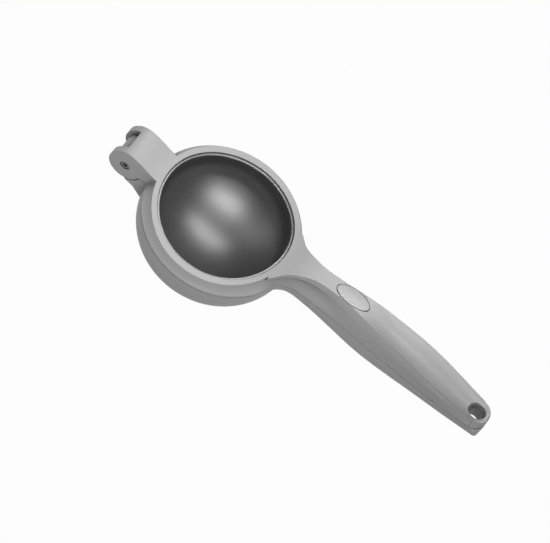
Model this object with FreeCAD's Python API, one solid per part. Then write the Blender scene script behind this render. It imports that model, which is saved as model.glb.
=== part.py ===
# Hinged lemon squeezer: two cast arms on one hinge pin, a pressed cup in the upper ring and
# a drained bowl in the lower ring. Millimetres. +X runs from the hinge to the handle end,
# +Z is up. The pieces are drawn about the middle of the head, with Z 0 where the arms meet,
# and are moved to stand on the origin when they are saved.
import FreeCAD, Part
import math
import os

# Overall sizes
overall_length = 240.0
face_width = 85.0
hinge_reach = 67.0
parting_gap = 0.3

# Upper ring
ring_flange = 1.1
flange_step = 1.4
ring_cove = 2.4
ring_side_height = 6.3
ring_land = 5.3

# Upper arm outline seen from the side, as heights above the parting plane
hinge_crest_height = 13.2
ring_hinge_height = 9.4
ring_neck_height = 10.6
handle_crest_height = 18.7
handle_crest_at = 76.0
handle_end_height = 4.2

# Handle widths, each half of the full width, and how far the root reaches into and out of the ring
root_half_width = 18.2
root_inset = 6.9
root_run = 23.0
neck_half_width = 6.5
grip_half_width = 9.6
end_half_width = 8.9
end_corner = 7.5
crease_neck = 4.7
crease_grip = 8.7
crease_end = 6.3
belly = 1.0
belly_fade = 30.0
tip_fade = 25.0
dish_depth = 1.7
dish_fade = 26.0
lower_handle_depth = 14.3
lower_neck_depth = 8.6
lower_end_depth = 8.4
handle_wall = 2.6

# Pressed cup
cup_wall = 1.5
cup_rim_height = 3.8
cup_depth = 28.0
cup_flange = 1.8
cup_flange_lap = 1.8
cup_clearance = 0.1
cup_round = 15.0

# Lower bowl
rim_wall_height = 5.3
bowl_depth = 38.0
bowl_wall = 2.8
rim_wall = 4.4
edge_break = 0.7
drain_radius = 2.0
drain_pitch = 7.4
drain_rings = 2
bowl_crown = 0.8
bowl_round = 24.0

# Hinge
pin_height = 2.0
ear_radius = 9.7
block_width = 20.0
knuckle_width = 11.2
knuckle_radius = 7.5
slot_width = 12.3
deck_lip = 3.7
hinge_clearance = 0.5
pin_radius = 2.2
pin_clearance = 0.05
head_radius = 2.8
head_height = 1.4
head_recess = 1.9
screw_radius = 1.2
socket_width = 2.4
bush_wall = 1.1
bush_length = 4.2
bush_flange_radius = 6.2
side_play = 0.08
post_short = 0.4
post_bore = 11.0
socket_depth = 0.9
lower_web = 2.2

# Badge and hanging hole
badge_length = 20.0
badge_width = 9.6
badge_at = 78.4
badge_recess = 1.3
badge_groove = 0.3
badge_stand = 0.25
badge_dome_radius = 95.0
hang_radius = 4.3
hang_rim = 2.7
hang_lean = 38.0

# Places worked out from the sizes
face_radius = face_width / 2
flange_radius = face_radius + flange_step
opening_radius = face_radius - ring_land
pin_x = ear_radius - hinge_reach
end_x = overall_length - hinge_reach
upper_face = parting_gap / 2
lower_face = -parting_gap / 2
hang_x = end_x - hang_rim - hang_radius
handle_run = end_x - flange_radius
neck_root = flange_radius - root_inset


def vec(x, y, z):
    return FreeCAD.Vector(x, y, z)


def smooth(points):
    """Height or width along X through a few points, with a gentle slope at each one."""
    xs = [point[0] for point in points]
    ys = [point[1] for point in points]
    steps = [(ys[i + 1] - ys[i]) / (xs[i + 1] - xs[i]) for i in range(len(xs) - 1)]
    slopes = [0.0]
    for i in range(1, len(xs) - 1):
        before = xs[i] - xs[i - 1]
        after = xs[i + 1] - xs[i]
        slopes.append((steps[i - 1] * after + steps[i] * before) / (before + after))
    slopes.append(steps[-1])

    def value(x):
        i = max(0, min(len(xs) - 2, sum(1 for edge in xs[1:] if edge <= x)))
        span = xs[i + 1] - xs[i]
        t = (x - xs[i]) / span
        if t < 0:
            return ys[0]
        if t > 1:
            return ys[-1] + slopes[-1] * (x - xs[-1])
        rise = (2 * t ** 3 - 3 * t ** 2 + 1) * ys[i] + (3 * t ** 2 - 2 * t ** 3) * ys[i + 1]
        lean = (t ** 3 - 2 * t ** 2 + t) * slopes[i] + (t ** 3 - t ** 2) * slopes[i + 1]
        return rise + lean * span

    return value


def along(share):
    """A place along the handle, from the ring's edge at 0 to the handle's end at 1."""
    return flange_radius + share * handle_run


def rooted(share):
    """A place along the neck's root, from inside the ring at 0 to the straight neck at 1."""
    return neck_root + share * root_run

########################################

__What is asked__. Only the lines from the first line of the material above through the line that contains "bowl_round = 24.0" should be quoted, each one exactly.

__Answer in full__.
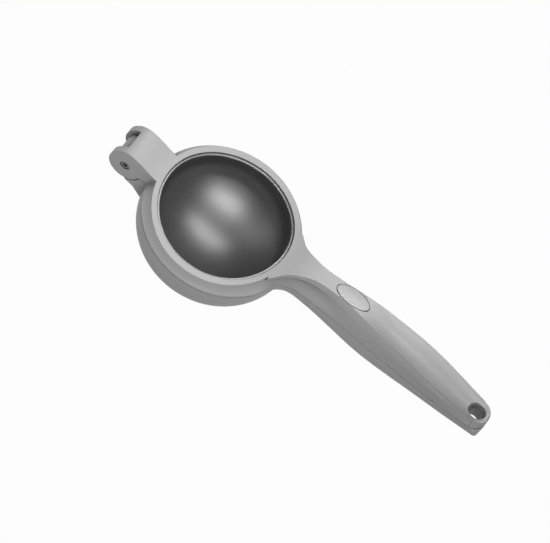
Model this object with FreeCAD's Python API, one solid per part. Then write the Blender scene script behind this render. It imports that model, which is saved as model.glb.
=== part.py ===
# Hinged lemon squeezer: two cast arms on one hinge pin, a pressed cup in the upper ring and
# a drained bowl in the lower ring. Millimetres. +X runs from the hinge to the handle end,
# +Z is up. The pieces are drawn about the middle of the head, with Z 0 where the arms meet,
# and are moved to stand on the origin when they are saved.
import FreeCAD, Part
import math
import os

# Overall sizes
overall_length = 240.0
face_width = 85.0
hinge_reach = 67.0
parting_gap = 0.3

# Upper ring
ring_flange = 1.1
flange_step = 1.4
ring_cove = 2.4
ring_side_height = 6.3
ring_land = 5.3

# Upper arm outline seen from the side, as heights above the parting plane
hinge_crest_height = 13.2
ring_hinge_height = 9.4
ring_neck_height = 10.6
handle_crest_height = 18.7
handle_crest_at = 76.0
handle_end_height = 4.2

# Handle widths, each half of the full width, and how far the root reaches into and out of the ring
root_half_width = 18.2
root_inset = 6.9
root_run = 23.0
neck_half_width = 6.5
grip_half_width = 9.6
end_half_width = 8.9
end_corner = 7.5
crease_neck = 4.7
crease_grip = 8.7
crease_end = 6.3
belly = 1.0
belly_fade = 30.0
tip_fade = 25.0
dish_depth = 1.7
dish_fade = 26.0
lower_handle_depth = 14.3
lower_neck_depth = 8.6
lower_end_depth = 8.4
handle_wall = 2.6

# Pressed cup
cup_wall = 1.5
cup_rim_height = 3.8
cup_depth = 28.0
cup_flange = 1.8
cup_flange_lap = 1.8
cup_clearance = 0.1
cup_round = 15.0

# Lower bowl
rim_wall_height = 5.3
bowl_depth = 38.0
bowl_wall = 2.8
rim_wall = 4.4
edge_break = 0.7
drain_radius = 2.0
drain_pitch = 7.4
drain_rings = 2
bowl_crown = 0.8
bowl_round = 24.0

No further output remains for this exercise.